— start —

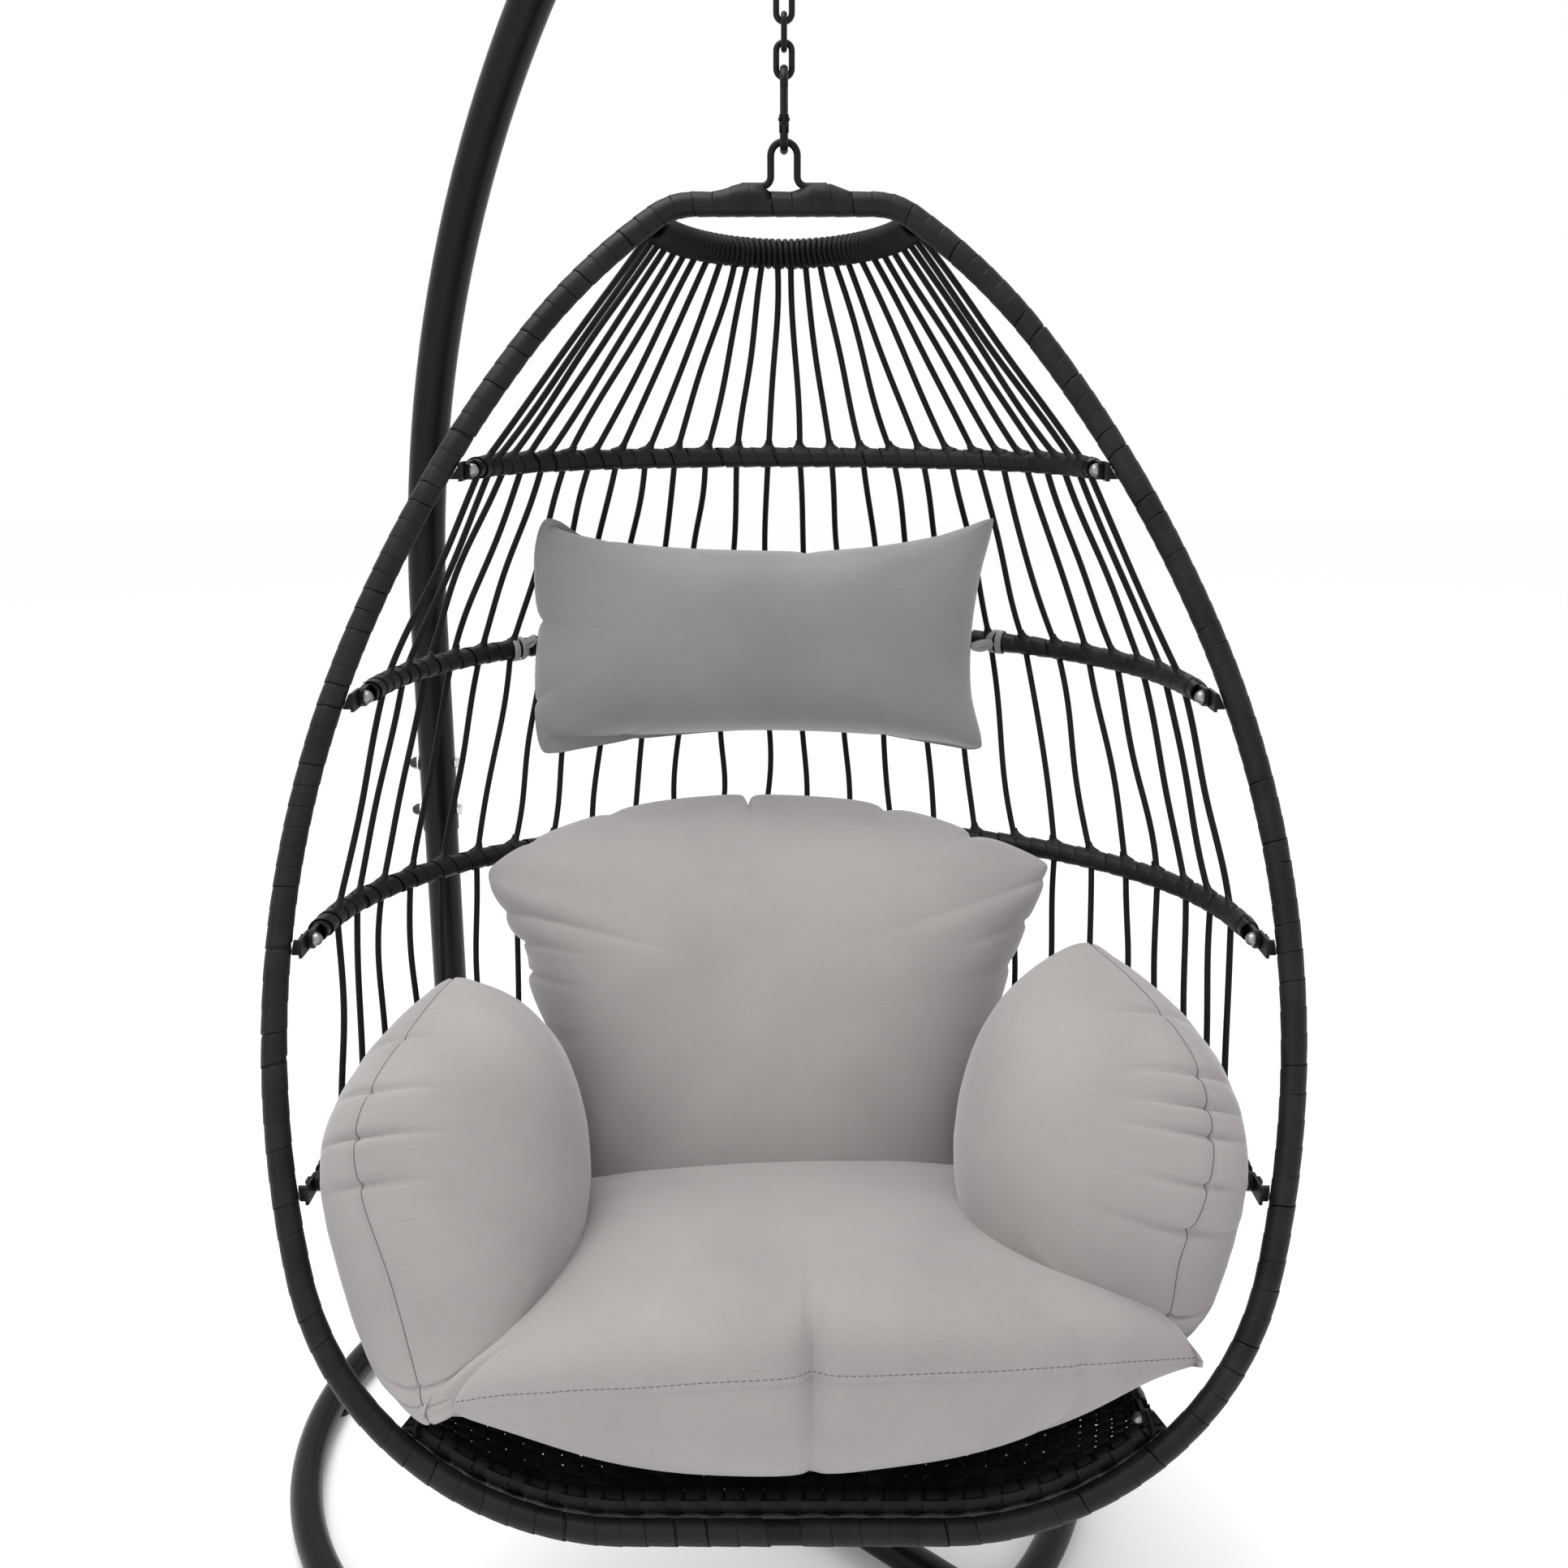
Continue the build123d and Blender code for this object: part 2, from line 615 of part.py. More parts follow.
def cage_inside():
    """The room inside the corded cage: half ellipses at the bars, run forward to the rim, ruled between."""
    sections = []
    levels = [(*BARS[name], 0) for name in reversed(BARS)]
    for down, depth, droop in [(SEAT_DOWN, SEAT_DEPTH, SEAT_DROOP), *levels]:
        half_width = ear_point(down).X - CAGE_MARGIN
        reach = depth - PIVOT_BEHIND - EAR_LENGTH - CAGE_MARGIN
        arc = half_ellipse(half_width, reach)
        front = Polyline(arc @ 1, (-half_width, -CAGE_FORWARD), (half_width, -CAGE_FORWARD), arc @ 0)
        sections.append(Wire(bar_plane(down, droop) * Wire([arc, *front.edges()])))
    room = Solid.make_loft(sections, ruled=True)
    left = room & (Pos(-1000, 0, 1000) * Box(2000, 2000, 2000))
    return left + mirror(left, about=Plane.YZ)


def padded(outline, plane, thickness):
    """A plain block: an outline on a plane, thickened to both sides."""
    return extrude(plane * make_face(Polyline(*outline, close=True)), amount=thickness / 2, both=True)


def seat_cushion():
    """Cut to a shallow trough below, because the woven seat rises towards its corners."""
    right = [(140, 0), (322, 80), (334, 124), (270, 176)]
    outline = right + [(-x, y) for x, y in reversed(right)]
    plane = Plane(origin=(0, -250, 378), x_dir=(1, 0, 0), z_dir=(0, -1, -0.05))
    return padded(outline, plane, 400)


def back_cushion():
    right = [(190, -185), (285, 60), (265, 170), (120, 195)]
    outline = right + [(-x, y) for x, y in reversed(right)]
    plane = Plane(origin=(0, -20, 716), x_dir=(1, 0, 0), z_dir=(0, -0.88, 0.48))
    return padded(outline, plane, 110)


def arm_cushion():
    """The left arm's pad, leaning against the cords."""
    outline = [(-175, -120), (0, -150), (175, -60), (190, 60), (60, 125), (-120, 110), (-185, 20)]
    plane = Plane(origin=(-332, -200, 604), x_dir=(0.22, 0.93, 0.28), z_dir=(0.86, -0.34, 0.38))
    return padded(outline, plane, 190)


def head_pillow():
    outline = [(-262, -128), (262, -128), (262, 128), (-262, 128)]
    plane = Plane(origin=(-32, 140, 1046), x_dir=(1, 0, 0), z_dir=(0, -0.97, 0.24))
    return padded(outline, plane, 110)


# ---------------------------------------------------------------- assembly

rim = rim_solid()
parts["rim_tube"] = rim_tube()
parts.update(rim_wrap())
downs = [down for down, depth in BARS.values()] + [SEAT_DOWN]
parts["pivot_tabs"] = group(both_sides(pivot_tab(down, rim)) for down in downs)
parts["pivot_bolts"] = group(both_sides(pivot_bolt(down)) for down in downs)
parts["pivot_nuts"] = group(both_sides(pivot_nut(down)) for down in downs)
parts["rear_arc_tube"] = tube(arc_path(), ARC_TUBE) - rim
parts["rear_arc_winding"] = tube(arc_path(), ARC_WINDING, ARC_TUBE) - rim

for bar_name, (bar_down, bar_depth) in BARS.items():
    parts[f"{bar_name}_tube"] = bar_tube(bar_down, bar_depth)
    parts[f"{bar_name}_wrap"] = bar_wrap(bar_down, bar_depth)

top_cords = cords_between(arc_point, bar_angle_point("bar_1"))
bar_1_solid = tube(bar_path(*BARS["bar_1"]), BAR_WRAP)
parts["cords_arc_to_bar_1"] = top_cords - tube(arc_path(), ARC_WINDING) - bar_1_solid
for upper_name, lower_name in (("bar_1", "bar_2"), ("bar_2", "bar_3"), ("bar_3", "bar_4")):
    cords = cords_between(bar_angle_point(upper_name), bar_angle_point(lower_name))
    parts[f"cords_{upper_name}_to_{lower_name}"] = cords
parts["cords_bar_4_to_seat"] = cords_between(bar_angle_point("bar_4"), seat_angle_point)

seat_ears = ear(SEAT_DOWN, SEAT_DROOP) + mirror(ear(SEAT_DOWN, SEAT_DROOP), about=Plane.YZ)
back_rail = tube(seat_back_path(), SEAT_RAIL) + seat_ears
parts["seat_back_rail"] = tube(seat_back_path(), SEAT_RAIL, SEAT_BORE) + seat_ears
parts["seat_front_rail"] = seat_front_rail(back_rail)
parts["seat_weave"] = largest(seat_weave() - back_rail - tube(seat_front_path(), SEAT_RAIL))

parts["hanging_loop"] = hanging_loop()
parts["hook_body"] = hook_body()
parts["hook_gate"] = hook_gate()
parts["hook_gate_pin"] = hook_pin()
parts["chain_lower_links"] = group(chain_link(number) for number in range(0, 5))
parts["chain_upper_links"] = group(chain_link(number) for number in range(5, LINKS - 1))
parts["chain_top_link"] = chain_link(LINKS - 1)

eye_hole = rod((0, 0, 1800), (0, 0, 2100), EYE_WIRE + 0.4)
parts["arm_upper"] = upper_arm() - eye_hole
parts["pole_lower"] = lower_pole()
parts["pole_bolts"] = pole_bolts()
parts["pole_washers"] = pole_washers()
parts["pole_cap_nuts"] = pole_cap_nuts()
parts["arm_end_cap"] = arm_cap()
parts["arm_eye"] = arm_eye()
parts["arm_eye_nut"] = arm_eye_nut()
parts.update(base_parts())

room = cage_inside()
seat = seat_cushion() & room
back = back_cushion() & room
parts["seat_cushion"] = largest(seat)
parts["back_cushion"] = largest(back - seat)
parts["arm_cushion_left"] = largest((arm_cushion() & room) - seat - back)
parts["arm_cushion_right"] = mirror(parts["arm_cushion_left"], about=Plane.YZ)
parts["head_pillow"] = largest(head_pillow() & room)

footprint = group(parts.values()).bounding_box()
to_origin = Pos(-footprint.center().X, -footprint.center().Y, -footprint.min.Z)
print("the chain stands at", -footprint.center().X, -footprint.center().Y)
for name, shape in parts.items():
    export_step(to_origin * shape, f"parts/{name}.step")
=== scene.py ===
from math import cos, pi, radians, sin

import bpy
import numpy as np
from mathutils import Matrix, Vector


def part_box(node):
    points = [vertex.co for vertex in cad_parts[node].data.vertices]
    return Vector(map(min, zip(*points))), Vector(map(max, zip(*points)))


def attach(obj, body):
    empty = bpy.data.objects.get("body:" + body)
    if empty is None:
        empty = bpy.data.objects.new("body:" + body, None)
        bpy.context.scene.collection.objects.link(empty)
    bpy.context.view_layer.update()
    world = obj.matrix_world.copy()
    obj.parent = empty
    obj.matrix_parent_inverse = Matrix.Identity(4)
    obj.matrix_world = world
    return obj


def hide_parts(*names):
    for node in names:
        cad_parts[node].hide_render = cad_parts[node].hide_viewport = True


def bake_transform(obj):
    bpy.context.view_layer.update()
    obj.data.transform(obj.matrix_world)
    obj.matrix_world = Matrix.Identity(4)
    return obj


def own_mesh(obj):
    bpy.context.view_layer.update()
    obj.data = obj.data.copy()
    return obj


# Hanging egg chair. Lengths below are in millimetres from the chain's axis and the floor, with +X to the
# right, +Y to the back and +Z up; place() turns them into metres in the model's own frame.

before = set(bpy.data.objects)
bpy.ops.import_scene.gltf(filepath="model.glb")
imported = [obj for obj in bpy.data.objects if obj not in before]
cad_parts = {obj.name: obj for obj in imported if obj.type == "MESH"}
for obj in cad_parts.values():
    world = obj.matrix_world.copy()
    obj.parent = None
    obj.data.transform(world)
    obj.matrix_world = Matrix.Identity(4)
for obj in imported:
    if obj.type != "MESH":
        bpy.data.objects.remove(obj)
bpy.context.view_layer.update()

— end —

**EXERCISE OBJECTIVE**. Quote nothing but the lines that run from the line containing "footprint = group(parts.values()).bounding_box()" through the line containing "if empty is", keeping both of them word for word.

**COMPLETED TASK**.
footprint = group(parts.values()).bounding_box()
to_origin = Pos(-footprint.center().X, -footprint.center().Y, -footprint.min.Z)
print("the chain stands at", -footprint.center().X, -footprint.center().Y)
for name, shape in parts.items():
    export_step(to_origin * shape, f"parts/{name}.step")
=== scene.py ===
from math import cos, pi, radians, sin

import bpy
import numpy as np
from mathutils import Matrix, Vector


def part_box(node):
    points = [vertex.co for vertex in cad_parts[node].data.vertices]
    return Vector(map(min, zip(*points))), Vector(map(max, zip(*points)))


def attach(obj, body):
    empty = bpy.data.objects.get("body:" + body)
    if empty is None:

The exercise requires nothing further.